— Start of SUPPLIED INFORMATION —

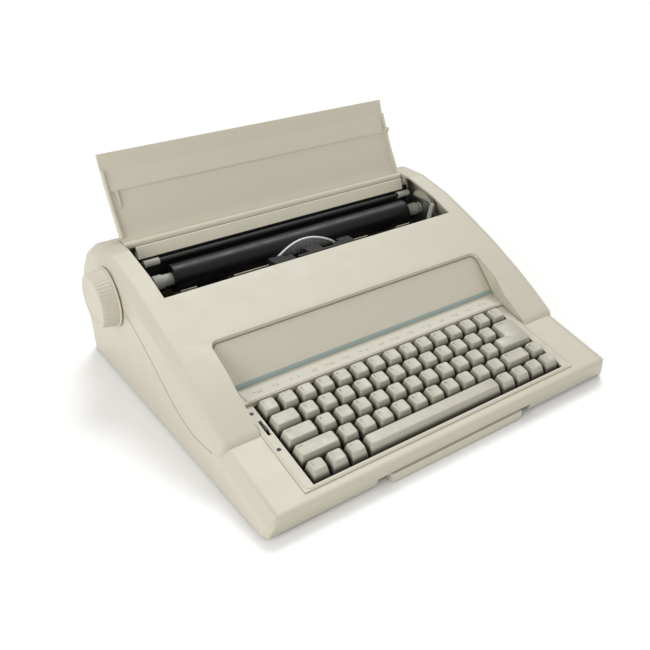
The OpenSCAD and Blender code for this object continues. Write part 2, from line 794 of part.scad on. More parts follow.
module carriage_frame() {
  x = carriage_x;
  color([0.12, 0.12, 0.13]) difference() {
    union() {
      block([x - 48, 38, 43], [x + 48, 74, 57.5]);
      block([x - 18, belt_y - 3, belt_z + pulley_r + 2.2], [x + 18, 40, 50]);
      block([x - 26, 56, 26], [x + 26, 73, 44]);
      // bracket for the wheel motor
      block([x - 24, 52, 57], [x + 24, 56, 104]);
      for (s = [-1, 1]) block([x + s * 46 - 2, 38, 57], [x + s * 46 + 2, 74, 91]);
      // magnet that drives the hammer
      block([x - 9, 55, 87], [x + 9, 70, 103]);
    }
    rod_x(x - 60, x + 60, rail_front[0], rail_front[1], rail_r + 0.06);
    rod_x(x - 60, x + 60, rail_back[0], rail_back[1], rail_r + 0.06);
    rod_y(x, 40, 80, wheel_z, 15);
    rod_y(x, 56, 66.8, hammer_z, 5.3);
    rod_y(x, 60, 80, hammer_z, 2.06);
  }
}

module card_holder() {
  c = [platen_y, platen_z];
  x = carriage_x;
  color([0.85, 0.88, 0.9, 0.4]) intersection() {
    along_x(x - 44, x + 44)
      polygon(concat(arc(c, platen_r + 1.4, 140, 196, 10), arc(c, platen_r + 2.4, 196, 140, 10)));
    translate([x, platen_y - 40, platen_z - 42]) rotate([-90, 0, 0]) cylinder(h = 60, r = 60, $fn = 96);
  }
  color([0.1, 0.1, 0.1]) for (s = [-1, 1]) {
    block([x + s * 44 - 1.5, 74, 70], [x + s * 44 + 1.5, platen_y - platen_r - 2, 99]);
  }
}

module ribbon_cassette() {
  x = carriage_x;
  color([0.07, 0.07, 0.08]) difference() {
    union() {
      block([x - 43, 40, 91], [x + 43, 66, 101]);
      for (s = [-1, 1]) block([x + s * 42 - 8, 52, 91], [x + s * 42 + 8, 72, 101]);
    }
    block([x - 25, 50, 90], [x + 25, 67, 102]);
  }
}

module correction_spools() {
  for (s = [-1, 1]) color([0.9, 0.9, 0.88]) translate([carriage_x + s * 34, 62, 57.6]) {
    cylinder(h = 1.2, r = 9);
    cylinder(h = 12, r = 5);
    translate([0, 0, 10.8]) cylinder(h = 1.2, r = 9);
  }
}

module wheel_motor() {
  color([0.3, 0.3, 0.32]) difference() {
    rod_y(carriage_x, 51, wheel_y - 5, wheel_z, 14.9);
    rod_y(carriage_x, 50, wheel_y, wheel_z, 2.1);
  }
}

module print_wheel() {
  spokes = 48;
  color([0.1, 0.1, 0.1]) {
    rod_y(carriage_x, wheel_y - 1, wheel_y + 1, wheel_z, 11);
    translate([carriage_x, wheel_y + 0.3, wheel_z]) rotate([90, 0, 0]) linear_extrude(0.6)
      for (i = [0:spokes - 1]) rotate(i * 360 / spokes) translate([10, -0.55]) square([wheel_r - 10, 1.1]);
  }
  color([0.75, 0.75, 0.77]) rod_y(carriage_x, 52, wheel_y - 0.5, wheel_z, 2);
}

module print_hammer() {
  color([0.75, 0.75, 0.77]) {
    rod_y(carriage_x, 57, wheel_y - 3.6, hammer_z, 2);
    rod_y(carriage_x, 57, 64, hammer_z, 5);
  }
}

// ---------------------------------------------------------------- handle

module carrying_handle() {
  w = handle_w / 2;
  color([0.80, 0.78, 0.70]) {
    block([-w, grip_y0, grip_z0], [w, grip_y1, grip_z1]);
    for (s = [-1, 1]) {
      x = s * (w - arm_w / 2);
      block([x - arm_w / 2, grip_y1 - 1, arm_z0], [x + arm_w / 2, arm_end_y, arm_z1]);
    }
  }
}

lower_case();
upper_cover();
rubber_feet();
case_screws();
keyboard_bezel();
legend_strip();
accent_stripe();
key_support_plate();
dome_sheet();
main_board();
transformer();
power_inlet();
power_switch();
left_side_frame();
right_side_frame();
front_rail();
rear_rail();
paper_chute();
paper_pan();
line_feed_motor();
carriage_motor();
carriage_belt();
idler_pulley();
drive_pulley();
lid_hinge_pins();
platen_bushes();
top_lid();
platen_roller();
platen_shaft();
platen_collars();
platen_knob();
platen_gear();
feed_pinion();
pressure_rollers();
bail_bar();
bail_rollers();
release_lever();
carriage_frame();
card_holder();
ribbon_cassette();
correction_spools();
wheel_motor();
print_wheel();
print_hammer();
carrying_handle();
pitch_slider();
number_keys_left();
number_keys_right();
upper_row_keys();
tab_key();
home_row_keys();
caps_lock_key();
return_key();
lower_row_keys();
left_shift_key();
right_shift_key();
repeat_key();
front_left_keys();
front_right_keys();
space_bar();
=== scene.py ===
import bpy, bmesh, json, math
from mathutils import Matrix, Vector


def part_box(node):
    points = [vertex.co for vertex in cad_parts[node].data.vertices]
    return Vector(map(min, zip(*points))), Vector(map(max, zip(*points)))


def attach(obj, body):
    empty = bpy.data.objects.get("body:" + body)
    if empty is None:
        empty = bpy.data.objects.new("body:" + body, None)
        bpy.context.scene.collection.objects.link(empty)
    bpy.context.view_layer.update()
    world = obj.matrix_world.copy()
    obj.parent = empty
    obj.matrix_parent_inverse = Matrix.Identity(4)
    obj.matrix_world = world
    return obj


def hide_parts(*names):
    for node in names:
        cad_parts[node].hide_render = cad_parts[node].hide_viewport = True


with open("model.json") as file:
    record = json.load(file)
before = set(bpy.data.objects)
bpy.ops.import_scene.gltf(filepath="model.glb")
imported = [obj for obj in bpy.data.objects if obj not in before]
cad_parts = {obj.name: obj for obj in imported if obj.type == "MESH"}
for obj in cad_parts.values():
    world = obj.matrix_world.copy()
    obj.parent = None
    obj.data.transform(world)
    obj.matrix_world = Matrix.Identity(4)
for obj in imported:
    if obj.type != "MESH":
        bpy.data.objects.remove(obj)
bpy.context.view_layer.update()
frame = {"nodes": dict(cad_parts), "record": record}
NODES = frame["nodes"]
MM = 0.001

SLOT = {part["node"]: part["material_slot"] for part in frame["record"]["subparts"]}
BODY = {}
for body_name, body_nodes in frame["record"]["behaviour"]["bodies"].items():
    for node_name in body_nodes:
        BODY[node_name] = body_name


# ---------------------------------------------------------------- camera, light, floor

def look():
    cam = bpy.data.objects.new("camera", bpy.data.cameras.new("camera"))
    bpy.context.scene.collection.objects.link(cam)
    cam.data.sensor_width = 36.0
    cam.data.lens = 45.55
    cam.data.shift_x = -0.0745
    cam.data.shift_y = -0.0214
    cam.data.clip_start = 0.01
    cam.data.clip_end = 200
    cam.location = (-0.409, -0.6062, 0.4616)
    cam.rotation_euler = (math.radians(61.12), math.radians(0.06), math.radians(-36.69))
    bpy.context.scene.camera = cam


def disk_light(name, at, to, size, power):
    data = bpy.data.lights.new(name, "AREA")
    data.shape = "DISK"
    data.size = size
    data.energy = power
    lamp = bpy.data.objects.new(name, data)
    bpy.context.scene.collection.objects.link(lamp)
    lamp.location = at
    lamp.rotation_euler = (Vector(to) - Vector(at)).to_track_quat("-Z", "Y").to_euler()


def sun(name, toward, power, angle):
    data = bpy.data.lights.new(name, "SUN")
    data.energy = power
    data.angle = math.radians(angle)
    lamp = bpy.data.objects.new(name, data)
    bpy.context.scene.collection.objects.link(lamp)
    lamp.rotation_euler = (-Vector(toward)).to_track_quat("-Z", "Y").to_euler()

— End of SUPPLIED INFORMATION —

TASK TO CARRY OUT: Print, without alteration, the lines from the line with "lower_case();" to the line with "for node in". Include both of them, and omit every other line.

RESULT OF THE TASK:
lower_case();
upper_cover();
rubber_feet();
case_screws();
keyboard_bezel();
legend_strip();
accent_stripe();
key_support_plate();
dome_sheet();
main_board();
transformer();
power_inlet();
power_switch();
left_side_frame();
right_side_frame();
front_rail();
rear_rail();
paper_chute();
paper_pan();
line_feed_motor();
carriage_motor();
carriage_belt();
idler_pulley();
drive_pulley();
lid_hinge_pins();
platen_bushes();
top_lid();
platen_roller();
platen_shaft();
platen_collars();
platen_knob();
platen_gear();
feed_pinion();
pressure_rollers();
bail_bar();
bail_rollers();
release_lever();
carriage_frame();
card_holder();
ribbon_cassette();
correction_spools();
wheel_motor();
print_wheel();
print_hammer();
carrying_handle();
pitch_slider();
number_keys_left();
number_keys_right();
upper_row_keys();
tab_key();
home_row_keys();
caps_lock_key();
return_key();
lower_row_keys();
left_shift_key();
right_shift_key();
repeat_key();
front_left_keys();
front_right_keys();
space_bar();
=== scene.py ===
import bpy, bmesh, json, math
from mathutils import Matrix, Vector


def part_box(node):
    points = [vertex.co for vertex in cad_parts[node].data.vertices]
    return Vector(map(min, zip(*points))), Vector(map(max, zip(*points)))


def attach(obj, body):
    empty = bpy.data.objects.get("body:" + body)
    if empty is None:
        empty = bpy.data.objects.new("body:" + body, None)
        bpy.context.scene.collection.objects.link(empty)
    bpy.context.view_layer.update()
    world = obj.matrix_world.copy()
    obj.parent = empty
    obj.matrix_parent_inverse = Matrix.Identity(4)
    obj.matrix_world = world
    return obj


def hide_parts(*names):
    for node in names:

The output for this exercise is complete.